Records supplied
──────────

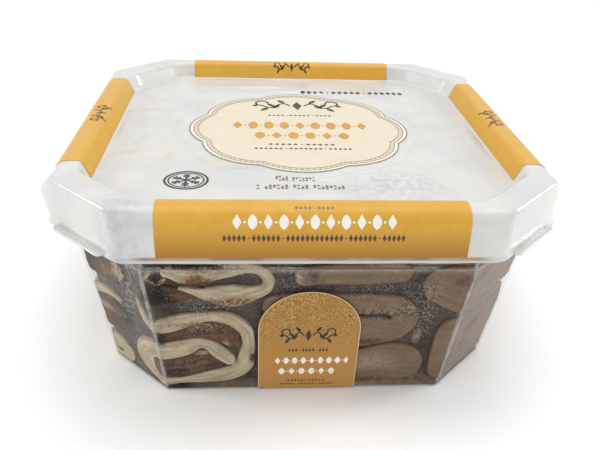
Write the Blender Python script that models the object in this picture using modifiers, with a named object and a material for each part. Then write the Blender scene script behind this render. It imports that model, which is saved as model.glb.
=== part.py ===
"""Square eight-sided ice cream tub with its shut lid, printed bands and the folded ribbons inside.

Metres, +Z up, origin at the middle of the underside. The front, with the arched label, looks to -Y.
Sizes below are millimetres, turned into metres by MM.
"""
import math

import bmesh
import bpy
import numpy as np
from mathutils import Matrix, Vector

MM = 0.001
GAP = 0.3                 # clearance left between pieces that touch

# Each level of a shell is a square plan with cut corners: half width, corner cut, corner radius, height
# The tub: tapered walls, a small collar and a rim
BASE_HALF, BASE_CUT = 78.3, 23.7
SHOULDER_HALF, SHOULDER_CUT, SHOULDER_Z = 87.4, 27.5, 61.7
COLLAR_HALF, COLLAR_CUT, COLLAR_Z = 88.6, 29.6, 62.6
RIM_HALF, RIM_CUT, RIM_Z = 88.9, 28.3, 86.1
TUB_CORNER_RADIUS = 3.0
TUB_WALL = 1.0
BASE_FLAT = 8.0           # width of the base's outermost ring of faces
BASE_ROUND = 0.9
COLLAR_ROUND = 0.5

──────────

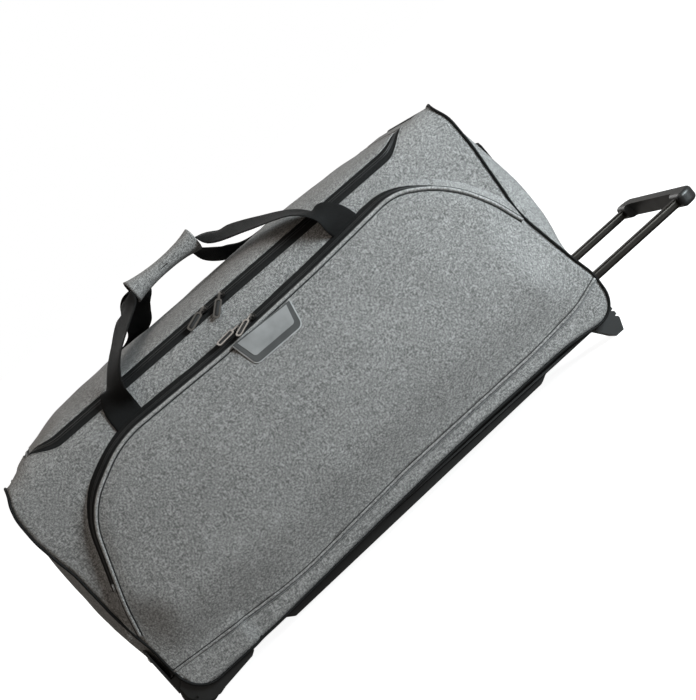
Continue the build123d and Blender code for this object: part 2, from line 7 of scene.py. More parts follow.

──────────

The first line to be transcribed is the one containing "Write the Blender Python", and the last is the one containing "pieces that touch". Transcribe exactly those lines and nothing else.

Write the Blender Python script that models the object in this picture using modifiers, with a named object and a material for each part. Then write the Blender scene script behind this render. It imports that model, which is saved as model.glb.
=== part.py ===
"""Square eight-sided ice cream tub with its shut lid, printed bands and the folded ribbons inside.

Metres, +Z up, origin at the middle of the underside. The front, with the arched label, looks to -Y.
Sizes below are millimetres, turned into metres by MM.
"""
import math

import bmesh
import bpy
import numpy as np
from mathutils import Matrix, Vector

MM = 0.001
GAP = 0.3                 # clearance left between pieces that touch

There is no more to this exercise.